Muddled Mind in Search of Clarity
Upping the ante . . . with a sense of humor.
As a writer this cartoon speaks to me.
I find humor an important tool in recovery from my trials and tribulations. Humor lifts me, shifts my mood gears, reminds me not to take myself too seriously. Through writing I embrace my deeper self, that creative well-spring within, and thus challenge, explore and expand my boundaries. The following words highlight my quest to go beyond the common, usual words of conversation, and expand myself with an expanded vocabulary.

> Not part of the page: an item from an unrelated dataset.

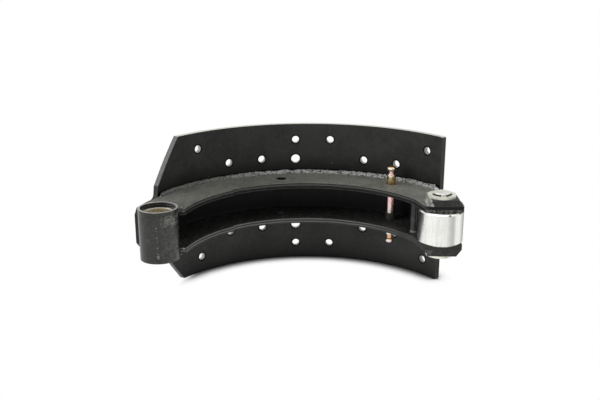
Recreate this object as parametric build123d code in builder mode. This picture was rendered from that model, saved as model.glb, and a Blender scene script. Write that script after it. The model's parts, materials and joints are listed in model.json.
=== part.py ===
from build123d import *

import os
from math import acos, atan2, cos, degrees, radians, sin, sqrt

os.makedirs("parts", exist_ok=True)

# Welded drum brake shoe with a fixed anchor end and a cam roller end.
# Millimetres. The origin is the middle of the anchor bore, +Z runs along that bore,
# +Y points from the drum axis through the middle of the lining, +X towards the roller.
# Angles are counted at the drum axis from +Y, positive towards the roller.

# Where the anchor bore and the roller stand
anchor_angle = -80.9
roller_inset = 29.3
roller_angle = 66.2

# Shoe table, the rolled plate that carries the lining
table_inner_radius = 180.0
table_thickness = 6.0
table_width = 167.0
table_cam_end_angle = 52.3
table_corner_radius = 2.0

# Anchor end of the table: two slanting cuts that leave a narrow tongue
taper_start_angle = -54.6
taper_end_angle = -66.1
taper_end_width = 70.0
tongue_root_angle = -66.8
tongue_width = 43.0
tongue_end_angle = -79.0
tongue_bevel = 6.0
tongue_root_radius = 6.0
taper_end_radius = 3.0

# Lining holes: eight columns, each with an outer or an inner pair
column_count = 8
rivet_pitch_angle = 13.03
rivet_hole_diameter = 8.5
outer_row_spacing = 129.4
inner_row_spacing = 84.9
outer_columns = (0, 3, 4, 7)
locating_hole_diameter = 10.5
locating_row_spacing = 82.4
locating_column = 3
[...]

The essential nature of a living entity, I say . . . is to interact with its surroundings,
whether in manipulating the inert environment or dancing with other living beings, be they
like or unlike. By analogy, the essential nature of a writer is to interact with fellow humans via
written word in a clear manner.
In my quest as a writer thus—my motivation to commit to print not always clear to me, though I accept this endeavor a function of my journey—I mentioned a list of words, often shunned “in the biz,” to other writers in discourse.

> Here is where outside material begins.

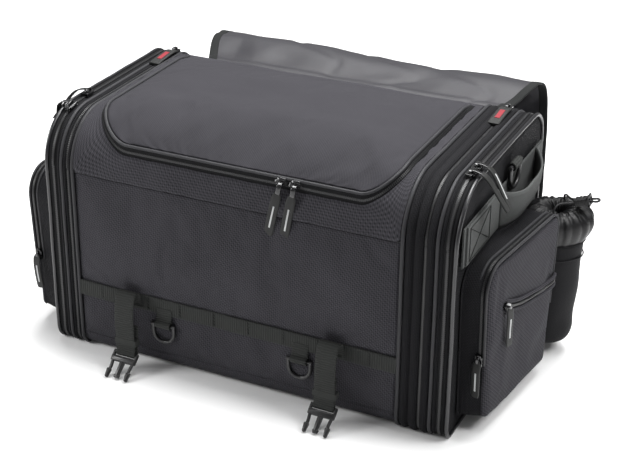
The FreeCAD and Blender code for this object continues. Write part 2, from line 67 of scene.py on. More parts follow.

As I would have it, a connection occurred to me, a previous unconsidered idea. To wit, what if I eliminated those words from my spoken vocabulary? And by extension, wipe them from my mental slate . . . as possible? Strike the passive ones, and those words which are stale and tired from overuse, alone or coupled in their contexts . . . as well as those adorned with a cheap bauble? Abandon use of those words, along with their formulated phrases, with their weakened connotations and inferences, conveying a drab rendition of clothing or unkempt hair paraded in the presence of others? Lazy words doing our better selves injustice by failing to enrich?
Each of us guilty in our “day-to-day” dealings, I suspect.

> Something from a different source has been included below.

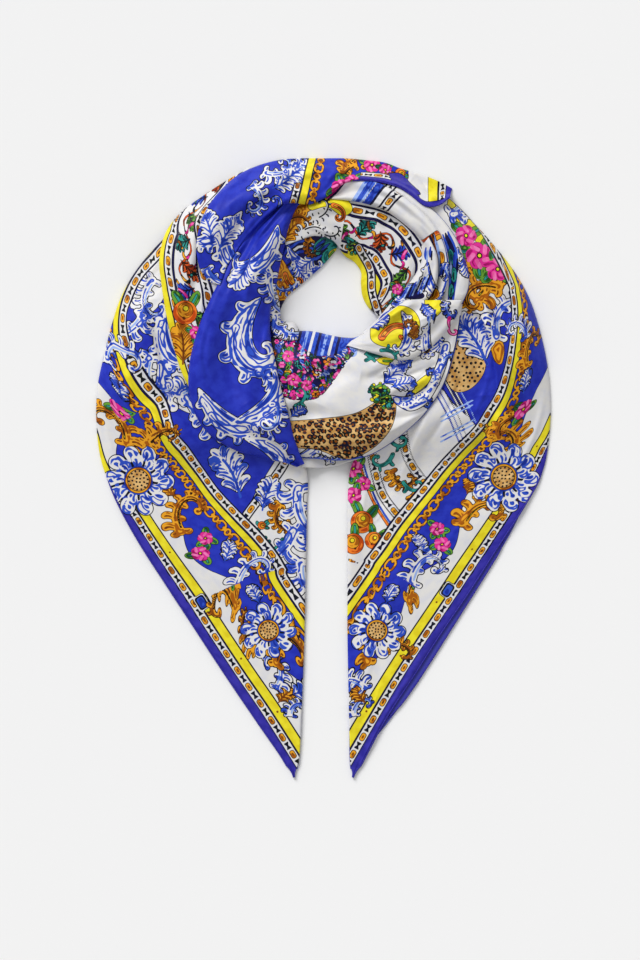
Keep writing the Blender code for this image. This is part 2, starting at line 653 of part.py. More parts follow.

Here are a few aforementioned offenders:
is; be; has; can; could; do; “a bit”; just; must; so; should;
even; am; being; have; then; it; was; would; with; almost;
some; that; thing; been; had; might; shall; and; sudden; very;
as; were; are; may; “-ly endings”
To clarify, I am not advocating condemning these words to nonexistence, for we can't do without use of these staples of our vocabulary. Every word serves a purpose, else why would it exist? I am, however, advocating for communication in fresh ways, more engaging of our attention.
Ain't easy. Yet, I’ll endeavor to practice what I preach, bearing in mind not to let the “perfect be an enemy of the good.”
Bottom line: Work to improve yourself, learn and experience something positive and new every day.
Hint: Keep a thesaurus handy . . . though be forewarned of an expanding vocabulary and shifts in perspective.
* This post updated from its original which appeared on Primate's Big Adventures.